|Unger, Irene -|
|Goyne, Keith -|
Submitted to: North American Agroforestry Conference
Publication Type: Abstract Only
Publication Acceptance Date: November 1, 2010
Publication Date: June 4, 2011
Citation: Unger, I.M., Goyne, K.W., Kremer, R.J., Kennedy, A.C. 2011. Microbial Community Diversity in Agroforestry and Grass Buffer Systems. In: Proceedings of 12th Annual North American Agroforestry Conference, June 4-9, 2011, Athens, Georgia. 2011 CDROM. Technical Abstract: Agroforesty and grass buffer systems have long been promoted as a soil conservation practice that yields many environmental benefits. Previous research has described the ability of buffer systems to retain nutrients, slow water flow and soil erosion, or mitigate the potentially harmful effects of excess fertilizers or pesticides. These studies focused primarily on the role of vegetation and/or soil properties in these ecosystem services. Few studies have investigated the soil microbial community of buffer systems. We wished to determine potential differences in soil microbial community characteristics among agroforestry and grass buffers, and traditional cropping (i.e., soybean) systems.

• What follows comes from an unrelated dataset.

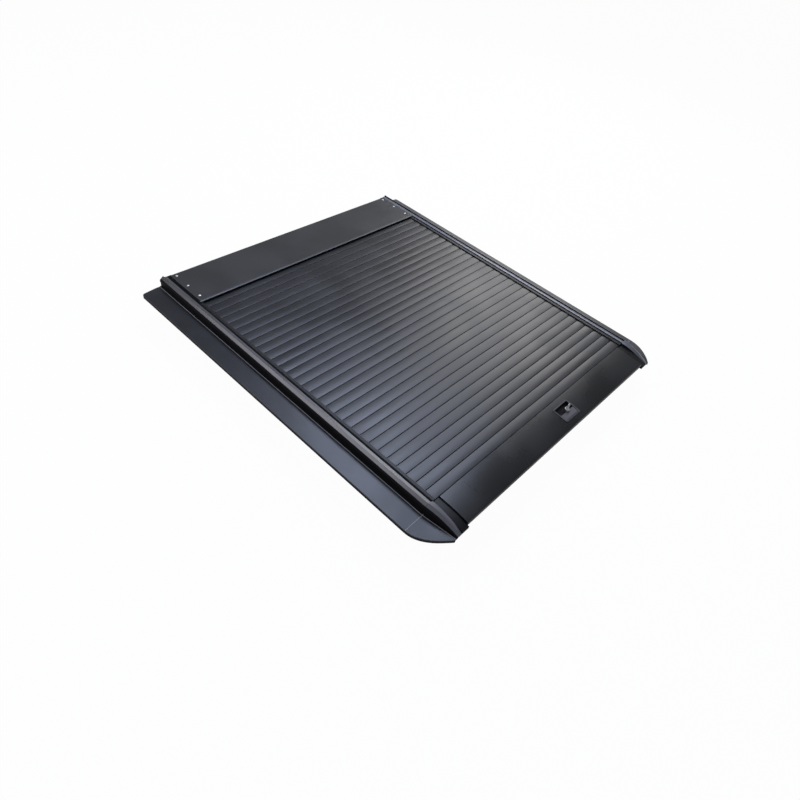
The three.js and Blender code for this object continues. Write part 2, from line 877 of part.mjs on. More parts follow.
// The pull paddle: a plate on a hinge barrel, notched round the lock's hub.
function addPaddle() {
  const reach = pocketInnerHalf - paddleSideGap;
  const top = -paddleDrop;
  const plate = box(-reach, reach, paddleAxisY, paddleEdgeY, top - paddleThickness, top);
  const barrelReach = pocketInnerHalf - pocketCorner;
  const barrel = barX(
    paddleBarrelRadius, -barrelReach, barrelReach, paddleAxisY, paddleAxisZ, smallSegments,
  );
  const pinReach = pocketInnerHalf + pocketWall - paddleSideGap;
  const pin = barX(paddlePinRadius, -pinReach, pinReach, paddleAxisY, paddleAxisZ, smallSegments);
  const notchRadius = hubRadius + paddleNotchGap;
  const notch = post(notchRadius, hubX, hubY, top - paddleThickness - cutOverrun, cutOverrun);
  add('pull_paddle', cut(join(plate, barrel, pin), notch), greyPlastic(), lockFrame);
}

const hubFoot = -pocketDepth + pocketFloor + turningClearance;
const camTop = -pocketDepth - camDrop;
const camFoot = camTop - camThickness;
const rodTop = camFoot - rodDrop;
const plugFoot = hubRise + plugRise - plugLength;

// The lock lever: a hub with a shaft through the pocket's floor and an arm over the pocket.
function addLever() {
  const hub = post(hubRadius, hubX, hubY, hubFoot, hubRise);
  const shaft = post(shaftRadius, hubX, hubY, camFoot, hubFoot);
  const arm = outline([
    [0, -leverWidth / 2],
    [leverLength - leverTipWidth / 2, -leverTipWidth / 2],
    [leverLength, -leverTipWidth / 4],
    [leverLength, leverTipWidth / 4],
    [leverLength - leverTipWidth / 2, leverTipWidth / 2],
    [0, leverWidth / 2],
  ]);
  const lever = upright(arm, leverLift, leverLift + leverThickness);
  lever.rotateZ(leverSkew);
  lever.translate(hubX, hubY, 0);
  const collar = post(hubRadius, hubX, hubY, hubFoot, leverLift + leverThickness);
  const bore = post(plugRadius + turningClearance, hubX, hubY, plugFoot - turningClearance, 2 * cutOverrun);
  const body = toSolid(hub).add(toSolid(shaft)).add(toSolid(lever)).add(toSolid(collar));
  add('lock_lever', toGeometry(body.subtract(toSolid(bore))), brightMetal(), lockFrame);
}

function addKeyPlug() {
  const top = leverLift + leverThickness + plugRise;
  const plug = post(plugRadius, hubX, hubY, plugFoot, top);
  const slot = box(
    hubX - keySlotLength / 2, hubX + keySlotLength / 2,
    hubY - keySlotWidth / 2, hubY + keySlotWidth / 2,
    top - keySlotDepth, top + cutOverrun,
  );
  add('key_plug', cut(plug, slot), plainSteel(), lockFrame);
}

// The cam's two pins stand a quarter turn before their middle places.
const pinOffset = crankRadius * Math.SQRT1_2;

function addCam() {
  const disc = post(camRadius, hubX, hubY, camFoot, camTop);
  const foot = rodTop - rodThickness;
  const pins = [-1, 1].map((way) => post(
    drivePinRadius, hubX + way * pinOffset, hubY + way * pinOffset, foot, camTop - camThickness / 2, smallSegments,
  ));
  const bore = post(shaftRadius + turningClearance, hubX, hubY, camFoot - cutOverrun, camTop + cutOverrun);
  add('lock_cam', cut(join(disc, ...pins), bore), plainSteel(), lockFrame);
}

// Each rod runs from its drive slot under the cam to the bullnose's end.
const rodY = (crankRadius + pinOffset) / 2;

function rodBody(side) {
  const tip = side * (half - bullnoseInset - rodTipSetback) - lockX;
  const slotX = hubX - side * pinOffset;
  const heel = slotX - side * rodWidth / 2;
  const y = hubY - side * rodY;
  const shape = outline([
    [heel, y - rodWidth / 2],
    [tip - side * rodTipTaper, y - rodWidth / 2],
    [tip, y - rodWidth / 2 + rodTipTaper],
    [tip, y + rodWidth / 2 - rodTipTaper],
    [tip - side * rodTipTaper, y + rodWidth / 2],
    [heel, y + rodWidth / 2],
  ]);
  const play = drivePinRadius + drivePinPlay;
  const slotLow = y - (crankRadius - pinOffset) / 2 - play;
  const slotHigh = y + (crankRadius - pinOffset) / 2 + play;
  const slot = box(slotX - play, slotX + play, slotLow, slotHigh, rodTop - 2 * rodThickness, rodTop + rodThickness);
  return cut(upright(shape, rodTop - rodThickness, rodTop), slot);
}

function addRods() {
  for (const [side, word] of sides) {
    add(`lock_rod_${word}`, rodBody(side), plainSteel(), lockFrame);
  }
}

// The hole in each end cap that a rod's tip enters.
function strikeTool(side) {
  const mouth = side * (half - capInset - cutOverrun) - lockX;
  const end = side * (half - capInset + rodEngagement) - lockX;
  const y = hubY - side * rodY;
  const reach = rodWidth / 2 + strikeClearance;
  return fromLockFrame(box(
    Math.min(mouth, end), Math.max(mouth, end),
    y - reach, y + reach,
    rodTop - rodThickness - strikeClearance, rodTop + strikeClearance,
  ));
}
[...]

Soils were collected (0-10 cm depth) from agroforestry and grass buffers, and cropped areas located at the University of Missouri’s Greenley Memorial Research Center, Novelty MO (40°01’N, 92°11’W). Samples were tested for soil microbial function using Biolog ECO microplates and dehydrogenase and fluorescein diacetate hydrolysis enzyme assays. Microbial community structure was determined using phospholipid fatty acid (PLFA) analysis. Most measurements based on the ECO microplate assay (i.e., average well color development, richness, diversity and evenness) failed to show any differences in microbial community physiological characteristics. However, a principle component analysis of the substrate utilization data from the ECO microplate assay suggests that the grass buffer soil microbial community is different from the agroforestry buffer or cropping system soil microbial communities. Enzyme activities differed between the three systems, with the grass buffer system showing the greatest activity level. PLFA analysis revealed community structural differences underlying the functional differences. While there is great functional redundancy in the soil microbial community, the differences observed in this study may help explain some of the differences in buffer ecosystem services observed in other studies. Further investigations of the soil microbial community will advance our understanding of these complex agroecosystems.